**Exercise goal**
Write out exactly the lines from the line with "Recreate this object" through the line with "# Z is the coil's", including both, and nothing more.

**Dataset entries**
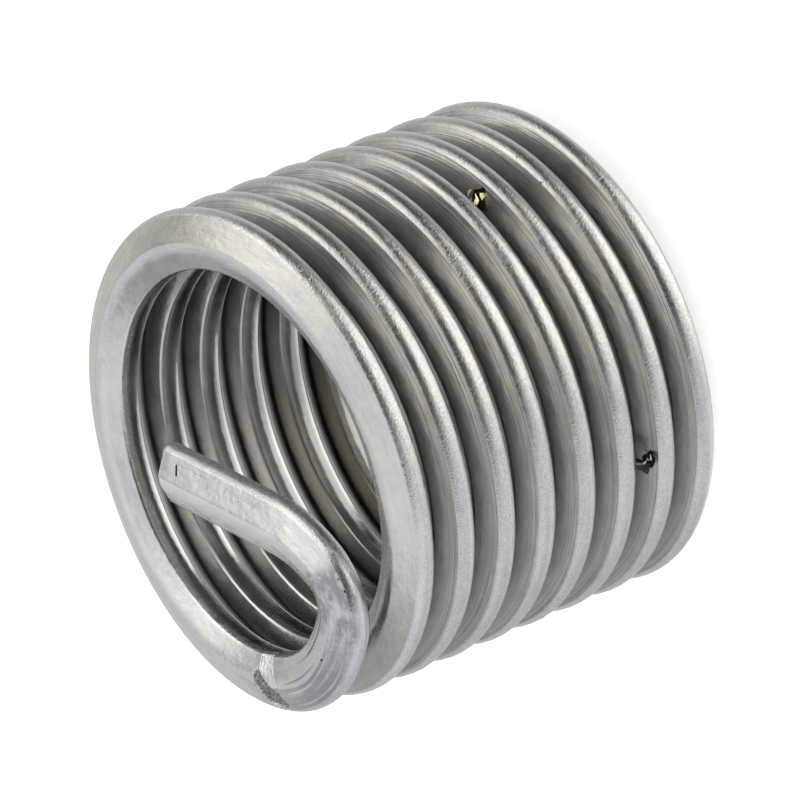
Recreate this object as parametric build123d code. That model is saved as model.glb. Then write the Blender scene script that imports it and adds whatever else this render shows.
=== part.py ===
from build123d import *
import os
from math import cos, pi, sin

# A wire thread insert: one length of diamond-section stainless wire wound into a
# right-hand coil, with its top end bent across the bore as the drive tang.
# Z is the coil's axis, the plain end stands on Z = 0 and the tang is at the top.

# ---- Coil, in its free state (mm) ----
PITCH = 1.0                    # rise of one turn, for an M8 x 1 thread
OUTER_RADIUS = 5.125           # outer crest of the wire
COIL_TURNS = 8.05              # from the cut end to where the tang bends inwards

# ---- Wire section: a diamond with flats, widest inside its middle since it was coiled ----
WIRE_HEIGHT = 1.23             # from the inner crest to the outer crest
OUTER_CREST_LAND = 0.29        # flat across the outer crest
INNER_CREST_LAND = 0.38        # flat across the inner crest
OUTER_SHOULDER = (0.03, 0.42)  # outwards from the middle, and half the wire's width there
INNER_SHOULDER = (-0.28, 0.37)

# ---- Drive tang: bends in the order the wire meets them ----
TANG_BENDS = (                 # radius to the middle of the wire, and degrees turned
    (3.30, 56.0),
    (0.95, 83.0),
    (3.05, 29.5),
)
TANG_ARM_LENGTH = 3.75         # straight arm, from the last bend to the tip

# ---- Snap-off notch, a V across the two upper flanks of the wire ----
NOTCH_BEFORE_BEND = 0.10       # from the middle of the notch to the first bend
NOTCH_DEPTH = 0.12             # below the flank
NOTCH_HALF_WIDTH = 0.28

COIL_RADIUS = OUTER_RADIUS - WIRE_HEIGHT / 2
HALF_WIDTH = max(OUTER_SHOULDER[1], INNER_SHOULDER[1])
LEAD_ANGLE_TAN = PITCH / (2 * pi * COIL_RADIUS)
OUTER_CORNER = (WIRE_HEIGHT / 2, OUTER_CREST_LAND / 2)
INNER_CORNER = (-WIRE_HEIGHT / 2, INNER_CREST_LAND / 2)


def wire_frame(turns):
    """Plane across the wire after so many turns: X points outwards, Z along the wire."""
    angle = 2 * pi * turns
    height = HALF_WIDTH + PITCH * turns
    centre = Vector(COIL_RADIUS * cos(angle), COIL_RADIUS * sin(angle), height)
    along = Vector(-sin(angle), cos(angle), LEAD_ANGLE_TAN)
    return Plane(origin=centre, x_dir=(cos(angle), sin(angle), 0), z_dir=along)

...

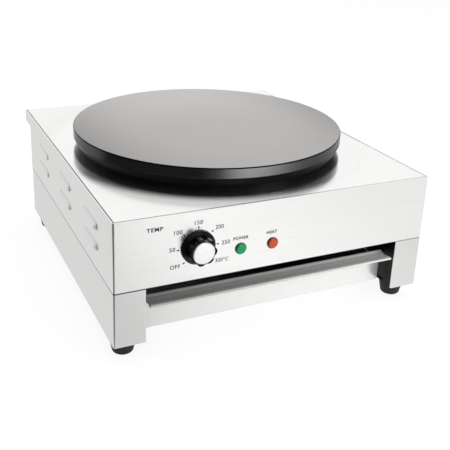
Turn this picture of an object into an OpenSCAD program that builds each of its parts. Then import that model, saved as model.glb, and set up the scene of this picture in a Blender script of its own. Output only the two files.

**Task response**
Recreate this object as parametric build123d code. That model is saved as model.glb. Then write the Blender scene script that imports it and adds whatever else this render shows.
=== part.py ===
from build123d import *
import os
from math import cos, pi, sin

# A wire thread insert: one length of diamond-section stainless wire wound into a
# right-hand coil, with its top end bent across the bore as the drive tang.
# Z is the coil's axis, the plain end stands on Z = 0 and the tang is at the top.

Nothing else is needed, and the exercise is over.